Reproduce only the lines from the one containing "Recreate this object" through the one containing "DECK_GUSSETS = (840, 1140)", exactly as written and with both ends included.

Extracted information:

::::::

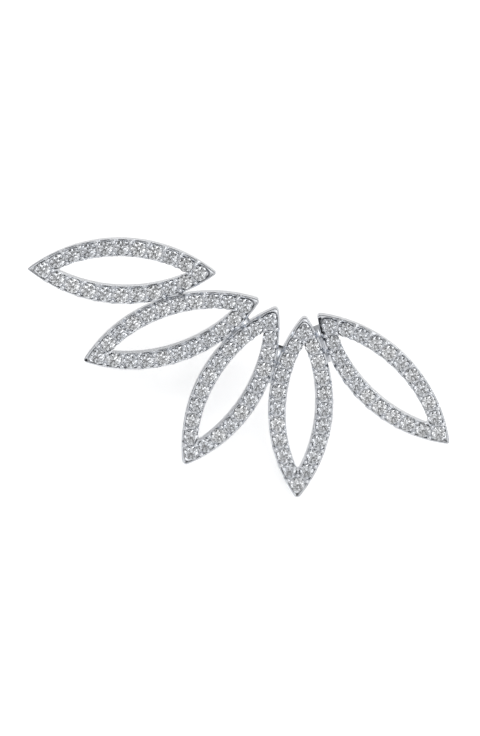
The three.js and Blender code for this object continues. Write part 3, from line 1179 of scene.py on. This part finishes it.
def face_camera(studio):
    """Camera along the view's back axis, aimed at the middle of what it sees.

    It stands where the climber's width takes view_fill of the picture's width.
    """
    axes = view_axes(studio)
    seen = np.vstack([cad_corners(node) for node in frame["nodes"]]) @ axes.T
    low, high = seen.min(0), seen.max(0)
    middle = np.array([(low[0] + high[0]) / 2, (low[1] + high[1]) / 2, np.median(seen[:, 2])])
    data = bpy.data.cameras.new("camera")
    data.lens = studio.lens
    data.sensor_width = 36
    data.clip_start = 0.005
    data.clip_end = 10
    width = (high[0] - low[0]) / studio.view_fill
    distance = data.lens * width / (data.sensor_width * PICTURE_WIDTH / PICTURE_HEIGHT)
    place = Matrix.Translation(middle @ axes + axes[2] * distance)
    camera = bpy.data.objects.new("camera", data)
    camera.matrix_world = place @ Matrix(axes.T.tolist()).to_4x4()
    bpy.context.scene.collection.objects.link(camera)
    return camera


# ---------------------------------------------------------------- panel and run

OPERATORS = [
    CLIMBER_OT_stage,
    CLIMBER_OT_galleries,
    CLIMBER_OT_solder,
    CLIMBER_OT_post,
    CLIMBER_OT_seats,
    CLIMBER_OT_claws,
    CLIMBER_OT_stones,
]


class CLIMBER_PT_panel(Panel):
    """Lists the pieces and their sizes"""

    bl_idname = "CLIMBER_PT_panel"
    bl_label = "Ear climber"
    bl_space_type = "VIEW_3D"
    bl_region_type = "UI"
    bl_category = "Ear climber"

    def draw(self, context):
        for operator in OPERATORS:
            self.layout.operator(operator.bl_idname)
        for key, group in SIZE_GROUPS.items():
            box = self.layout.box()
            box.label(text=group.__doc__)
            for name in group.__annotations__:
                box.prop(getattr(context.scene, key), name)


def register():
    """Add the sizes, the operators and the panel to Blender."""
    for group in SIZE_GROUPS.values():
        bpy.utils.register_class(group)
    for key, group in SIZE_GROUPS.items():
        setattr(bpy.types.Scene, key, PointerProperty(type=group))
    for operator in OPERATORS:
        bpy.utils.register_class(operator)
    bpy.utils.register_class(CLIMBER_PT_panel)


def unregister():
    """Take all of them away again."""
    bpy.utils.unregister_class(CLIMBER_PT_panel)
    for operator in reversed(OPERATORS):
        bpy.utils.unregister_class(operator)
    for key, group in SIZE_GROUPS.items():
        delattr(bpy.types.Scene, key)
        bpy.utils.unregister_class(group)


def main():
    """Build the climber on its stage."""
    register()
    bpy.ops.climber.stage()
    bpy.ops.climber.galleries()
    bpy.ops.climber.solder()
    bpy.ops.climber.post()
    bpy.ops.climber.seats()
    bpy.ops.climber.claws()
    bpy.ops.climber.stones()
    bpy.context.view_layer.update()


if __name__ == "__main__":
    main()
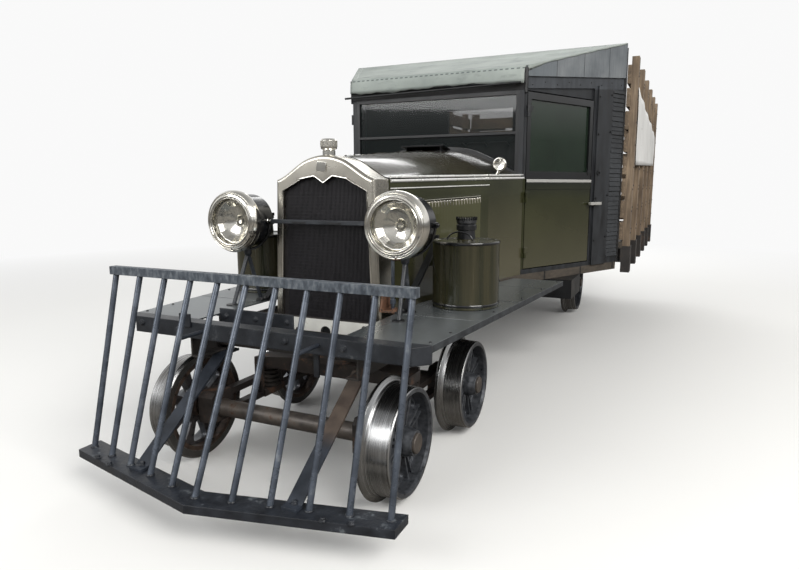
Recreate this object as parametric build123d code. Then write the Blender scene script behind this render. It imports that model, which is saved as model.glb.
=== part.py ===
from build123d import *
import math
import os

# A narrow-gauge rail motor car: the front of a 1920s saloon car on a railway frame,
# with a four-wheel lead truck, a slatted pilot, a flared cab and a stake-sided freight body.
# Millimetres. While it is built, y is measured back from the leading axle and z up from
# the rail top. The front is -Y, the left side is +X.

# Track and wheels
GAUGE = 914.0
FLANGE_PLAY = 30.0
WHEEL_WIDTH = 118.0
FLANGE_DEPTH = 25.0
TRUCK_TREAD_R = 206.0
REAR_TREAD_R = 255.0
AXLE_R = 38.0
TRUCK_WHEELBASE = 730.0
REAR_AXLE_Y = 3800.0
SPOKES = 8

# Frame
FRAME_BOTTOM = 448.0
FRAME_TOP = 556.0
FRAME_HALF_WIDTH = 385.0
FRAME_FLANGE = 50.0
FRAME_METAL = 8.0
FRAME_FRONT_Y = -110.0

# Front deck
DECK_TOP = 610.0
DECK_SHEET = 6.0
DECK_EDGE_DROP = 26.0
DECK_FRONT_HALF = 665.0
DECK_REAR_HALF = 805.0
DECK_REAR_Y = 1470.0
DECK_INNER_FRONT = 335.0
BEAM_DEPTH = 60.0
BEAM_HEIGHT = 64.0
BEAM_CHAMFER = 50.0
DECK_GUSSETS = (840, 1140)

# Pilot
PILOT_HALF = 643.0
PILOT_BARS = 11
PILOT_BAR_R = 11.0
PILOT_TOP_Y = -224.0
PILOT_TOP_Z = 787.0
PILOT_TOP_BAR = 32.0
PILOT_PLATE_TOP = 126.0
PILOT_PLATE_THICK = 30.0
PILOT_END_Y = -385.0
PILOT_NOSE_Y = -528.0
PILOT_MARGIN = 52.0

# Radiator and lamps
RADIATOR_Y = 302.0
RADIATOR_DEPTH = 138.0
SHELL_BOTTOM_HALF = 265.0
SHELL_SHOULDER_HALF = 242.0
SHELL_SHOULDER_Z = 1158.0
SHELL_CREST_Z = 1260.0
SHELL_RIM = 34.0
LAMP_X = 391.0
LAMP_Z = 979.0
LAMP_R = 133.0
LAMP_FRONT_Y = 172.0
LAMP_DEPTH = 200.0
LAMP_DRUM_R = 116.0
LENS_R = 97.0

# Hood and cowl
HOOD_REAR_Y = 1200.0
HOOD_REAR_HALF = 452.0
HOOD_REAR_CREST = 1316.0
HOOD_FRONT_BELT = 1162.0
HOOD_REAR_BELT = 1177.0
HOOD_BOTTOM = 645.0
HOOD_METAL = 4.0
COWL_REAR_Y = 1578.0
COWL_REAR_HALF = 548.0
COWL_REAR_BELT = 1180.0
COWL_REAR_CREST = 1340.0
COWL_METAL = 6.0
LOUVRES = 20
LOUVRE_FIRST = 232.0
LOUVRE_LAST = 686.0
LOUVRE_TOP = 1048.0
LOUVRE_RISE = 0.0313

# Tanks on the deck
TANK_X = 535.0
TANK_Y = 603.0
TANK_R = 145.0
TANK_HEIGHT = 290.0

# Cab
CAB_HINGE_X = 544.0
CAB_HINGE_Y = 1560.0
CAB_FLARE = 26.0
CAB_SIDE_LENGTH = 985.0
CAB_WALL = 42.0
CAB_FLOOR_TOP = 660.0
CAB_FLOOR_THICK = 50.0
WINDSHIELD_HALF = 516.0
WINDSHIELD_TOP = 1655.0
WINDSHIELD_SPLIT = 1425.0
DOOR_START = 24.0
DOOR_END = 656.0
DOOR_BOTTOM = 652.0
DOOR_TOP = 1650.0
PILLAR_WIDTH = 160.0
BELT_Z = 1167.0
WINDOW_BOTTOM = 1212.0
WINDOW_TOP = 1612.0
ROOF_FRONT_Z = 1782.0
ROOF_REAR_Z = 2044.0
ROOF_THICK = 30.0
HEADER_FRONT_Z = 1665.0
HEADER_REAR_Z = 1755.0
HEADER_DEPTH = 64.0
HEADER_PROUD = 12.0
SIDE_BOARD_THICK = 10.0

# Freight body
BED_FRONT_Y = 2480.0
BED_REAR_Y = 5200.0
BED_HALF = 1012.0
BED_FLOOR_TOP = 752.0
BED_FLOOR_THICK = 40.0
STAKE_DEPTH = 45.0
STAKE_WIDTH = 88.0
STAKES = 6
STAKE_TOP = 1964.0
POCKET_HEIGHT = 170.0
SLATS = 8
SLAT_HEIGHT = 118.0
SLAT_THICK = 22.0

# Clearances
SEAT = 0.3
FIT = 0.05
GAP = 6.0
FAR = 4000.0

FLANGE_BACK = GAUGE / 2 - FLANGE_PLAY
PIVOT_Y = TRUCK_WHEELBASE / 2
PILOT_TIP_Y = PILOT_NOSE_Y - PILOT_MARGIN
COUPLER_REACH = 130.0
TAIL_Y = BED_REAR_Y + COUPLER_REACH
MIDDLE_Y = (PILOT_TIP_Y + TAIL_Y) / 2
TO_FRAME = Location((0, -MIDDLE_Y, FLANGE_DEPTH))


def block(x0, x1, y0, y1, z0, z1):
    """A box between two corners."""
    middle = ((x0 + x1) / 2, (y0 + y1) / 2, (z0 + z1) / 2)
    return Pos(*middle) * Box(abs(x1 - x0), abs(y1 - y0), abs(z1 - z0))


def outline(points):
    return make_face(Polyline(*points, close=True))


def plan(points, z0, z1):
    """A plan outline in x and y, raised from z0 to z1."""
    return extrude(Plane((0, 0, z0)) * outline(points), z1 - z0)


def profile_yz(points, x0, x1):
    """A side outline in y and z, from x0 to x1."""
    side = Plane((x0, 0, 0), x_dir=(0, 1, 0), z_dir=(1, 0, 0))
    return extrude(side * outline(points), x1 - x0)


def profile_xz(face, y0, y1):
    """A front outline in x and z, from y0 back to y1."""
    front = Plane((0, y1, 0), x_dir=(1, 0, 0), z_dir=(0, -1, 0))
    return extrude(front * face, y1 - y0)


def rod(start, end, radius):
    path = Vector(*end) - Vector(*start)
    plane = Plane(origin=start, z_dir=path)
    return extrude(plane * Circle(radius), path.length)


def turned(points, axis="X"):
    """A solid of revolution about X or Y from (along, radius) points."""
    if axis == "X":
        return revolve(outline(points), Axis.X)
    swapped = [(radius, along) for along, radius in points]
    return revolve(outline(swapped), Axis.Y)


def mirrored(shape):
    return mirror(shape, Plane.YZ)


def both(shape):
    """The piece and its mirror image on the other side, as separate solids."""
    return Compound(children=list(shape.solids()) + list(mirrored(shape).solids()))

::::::

Full answer:
Recreate this object as parametric build123d code. Then write the Blender scene script behind this render. It imports that model, which is saved as model.glb.
=== part.py ===
from build123d import *
import math
import os

# A narrow-gauge rail motor car: the front of a 1920s saloon car on a railway frame,
# with a four-wheel lead truck, a slatted pilot, a flared cab and a stake-sided freight body.
# Millimetres. While it is built, y is measured back from the leading axle and z up from
# the rail top. The front is -Y, the left side is +X.

# Track and wheels
GAUGE = 914.0
FLANGE_PLAY = 30.0
WHEEL_WIDTH = 118.0
FLANGE_DEPTH = 25.0
TRUCK_TREAD_R = 206.0
REAR_TREAD_R = 255.0
AXLE_R = 38.0
TRUCK_WHEELBASE = 730.0
REAR_AXLE_Y = 3800.0
SPOKES = 8

# Frame
FRAME_BOTTOM = 448.0
FRAME_TOP = 556.0
FRAME_HALF_WIDTH = 385.0
FRAME_FLANGE = 50.0
FRAME_METAL = 8.0
FRAME_FRONT_Y = -110.0

# Front deck
DECK_TOP = 610.0
DECK_SHEET = 6.0
DECK_EDGE_DROP = 26.0
DECK_FRONT_HALF = 665.0
DECK_REAR_HALF = 805.0
DECK_REAR_Y = 1470.0
DECK_INNER_FRONT = 335.0
BEAM_DEPTH = 60.0
BEAM_HEIGHT = 64.0
BEAM_CHAMFER = 50.0
DECK_GUSSETS = (840, 1140)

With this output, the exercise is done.